Cam Spencer doesn’t quite view things like that. Spencer, the veteran guard who will enter the Draft after a sterling season at the University of Connecticut which ended with a national championship, has a big smile on his face as he’s discussing the workouts he’s been put through ahead of the 2024 NBA Draft on June 26 and June 27.

He looks back on his last two stops in college. Spencer started his career at Loyola, the Patriot League school in Maryland which gave him his only offer after a productive high school career. After three years, he spent a year at Rutgers before heading to Storrs, and admits that the practices he had under both Steve Pikiell and Hurley were “for sure” harder than what teams are putting him through.

But ultimately, a grin pops up on his face as he says the sentence that has come to define Cam Spencer on his basketball journey.

“Any time you get to compete,” Spencer tells Dime, “is a lot of fun to me.”

Watch Spencer play basketball for two seconds and you can see he’s just wired a little differently. Quantifying competitiveness is, of course, impossible — there’s no one stat that can measure a basketball player’s love for the game or anything like that. So, all you have to go off of is what people say. Both Hurley and big man Donovan Clingan, who is primed to go high in the first round on Wednesday night, spoke glowingly to The Athletic about Spencer’s commitment to excellence and the standard to which he holds himself and others.
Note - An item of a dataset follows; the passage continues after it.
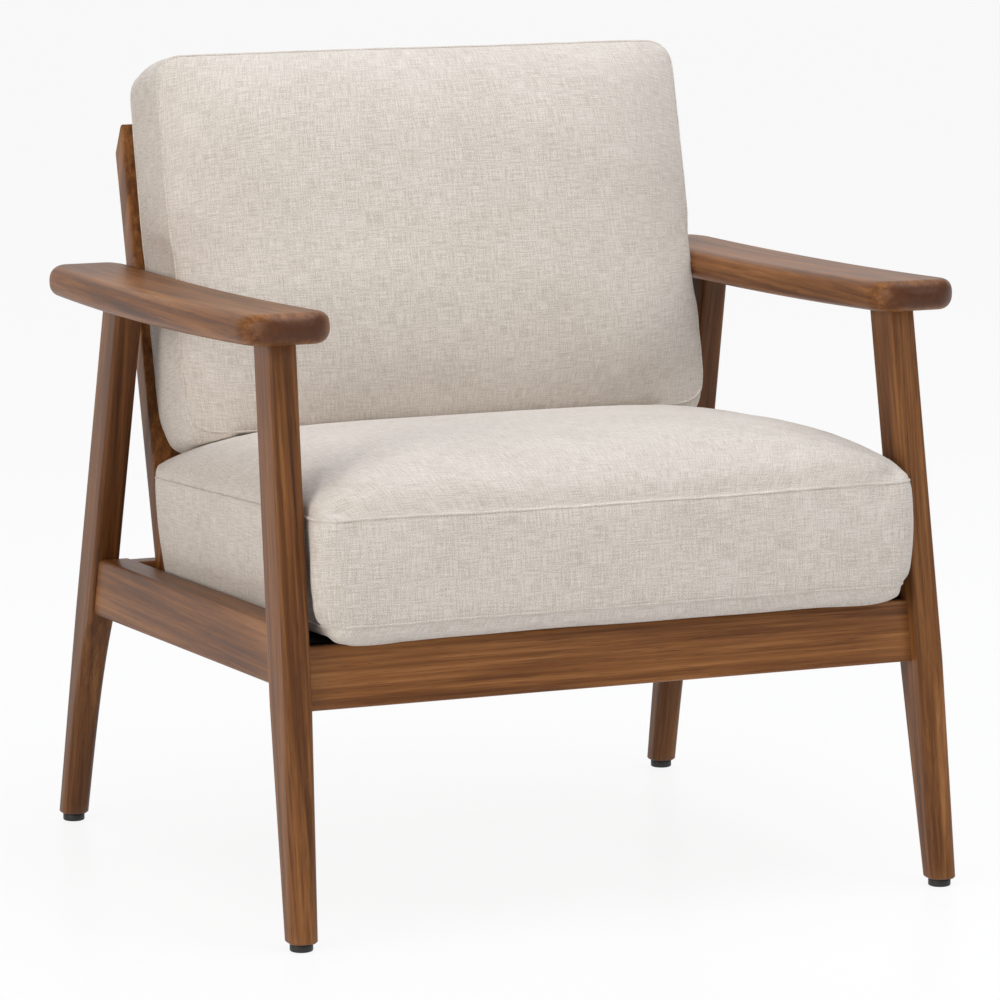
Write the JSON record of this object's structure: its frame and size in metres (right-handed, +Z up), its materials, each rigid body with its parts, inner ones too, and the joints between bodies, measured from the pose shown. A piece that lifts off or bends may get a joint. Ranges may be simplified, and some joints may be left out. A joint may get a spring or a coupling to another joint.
{
  "type": "lounge armchair",
  "caption": "Wooden show-frame lounge armchair with raked legs, paddle arms, a slatted back, a webbed seat deck and loose boxed seat and back cushions.",
  "frame": {"origin": "on the floor, in the middle of the rectangle that the chair covers", "axes": "+X to the chair's left-hand side as one sits in it, which is the right as seen from the front; the chair faces -Y; +Z up"},
  "size_m": [0.75, 0.656, 0.7925],
  "materials": {
    "walnut_frame": "satin lacquer over walnut stain",
    "plain_wood": "plain planed",
    "webbing": "woven elastic strap",
    "deck_cloth": "thin dust cloth",
    "glide": "matt moulded",
    "steel": "zinc plated",
    "brass": "antique",
    "linen": "slubby plain weave",
    "foam": "open-cell foam",
    "zip_tape": "woven tape"
  },
  "bodies": {
    "frame": {"front_leg_left": "walnut_frame", "front_leg_right": "walnut_frame", "rear_leg_left": "walnut_frame", "rear_leg_right": "walnut_frame", "arm_left": "walnut_frame", "arm_right": "walnut_frame", "side_rail_left": "walnut_frame", "side_rail_right": "walnut_frame", "front_rail": "walnut_frame", "rear_rail": "walnut_frame", "back_stile_left": "walnut_frame", "back_stile_right": "walnut_frame", "crest_rail": "walnut_frame", "back_slat_1": "walnut_frame", "back_slat_2": "walnut_frame", "back_slat_3": "walnut_frame", "back_slat_4": "walnut_frame", "corner_block_left": "plain_wood", "corner_block_right": "plain_wood", "side_cleat_left": "plain_wood", "side_cleat_right": "plain_wood", "front_cleat": "plain_wood", "rear_cleat": "plain_wood", "deck_batten_left": "plain_wood", "deck_batten_right": "plain_wood", "deck_batten_front": "plain_wood", "deck_batten_rear": "plain_wood", "rail_dowels": "plain_wood", "arm_dowels": "plain_wood", "webbing_lengthways": "webbing", "webbing_crossways": "webbing", "deck_cloth": "deck_cloth", "glide_front_left": "glide", "glide_front_right": "glide", "glide_rear_left": "glide", "glide_rear_right": "glide", "glide_screws": "steel", "arm_screws": "steel", "back_bolts": "steel", "back_washers": "steel", "cleat_screws": "steel", "block_screws": "steel", "insert_nuts": "brass"},
    "seat_cushion": {"seat_cover": "linen", "seat_foam": "foam", "seat_zip": "zip_tape"},
    "seat_zip_slider": {"seat_zip_slider": "brass"},
    "back_cushion": {"back_cover": "linen", "back_foam": "foam", "back_zip": "zip_tape"},
    "back_zip_slider": {"back_zip_slider": "brass"}
  },
  "joints": [
    {"name": "seat_cushion_out", "type": "slide", "parent": "frame", "child": "seat_cushion", "axis": [0, -0.9988, 0.0489], "range_m": [0, 0.6]},
    {"name": "back_cushion_up", "type": "slide", "parent": "frame", "child": "back_cushion", "axis": [0, 0.2504, 0.9681], "range_m": [0, 0.35]},
    {"name": "seat_zip_pull", "type": "slide", "parent": "seat_cushion", "child": "seat_zip_slider", "axis": [1, 0, 0], "range_m": [0, 0.4]},
    {"name": "back_zip_pull", "type": "slide", "parent": "back_cushion", "child": "back_zip_slider", "axis": [1, 0, 0], "range_m": [0, 0.4]}
  ]
}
In discussing how he responds to and processes a loss, Spencer says something that seems hyperbolic but comes off as 100 percent serious.

“Get back in the gym as soon as possible,” he says. “Definitely watching film right away. It’s extreme, but I’d rather die than lose, honestly. It’s just that sickening of a feeling, and those days in between games after you lose, they feel like years. So, definitely watching a lot of film, just trying to get better, and can’t wait to get back on the court to compete again, the next time, to go win.”

A self-described “sports junkie” who played lacrosse and football as a child (basketball, he notes, was his first love), Spencer grew up the middle of three brothers — his older brother, Pat, was an all-time great lacrosse star at Loyola for four years before grad transferring to Northwerern, where he played basketball, and is now with the Golden State Warriors on a two-way deal. His younger brother, Will, plays basketball at Hood College in Maryland.

While he stresses that they were all one another’s biggest supporters, things frequently got heated. Whether it was playing cards, or golfing, or shooting hoops, or anything else, there were “a lot of fights growing up, for sure.” I couldn’t help but laugh when I asked if there was one particular story of a time when things boiled over among the brothers and he just couldn’t, because there were too many examples for one to stick out. And yet, growing up in this environment was critical for Spencer as he got to this point.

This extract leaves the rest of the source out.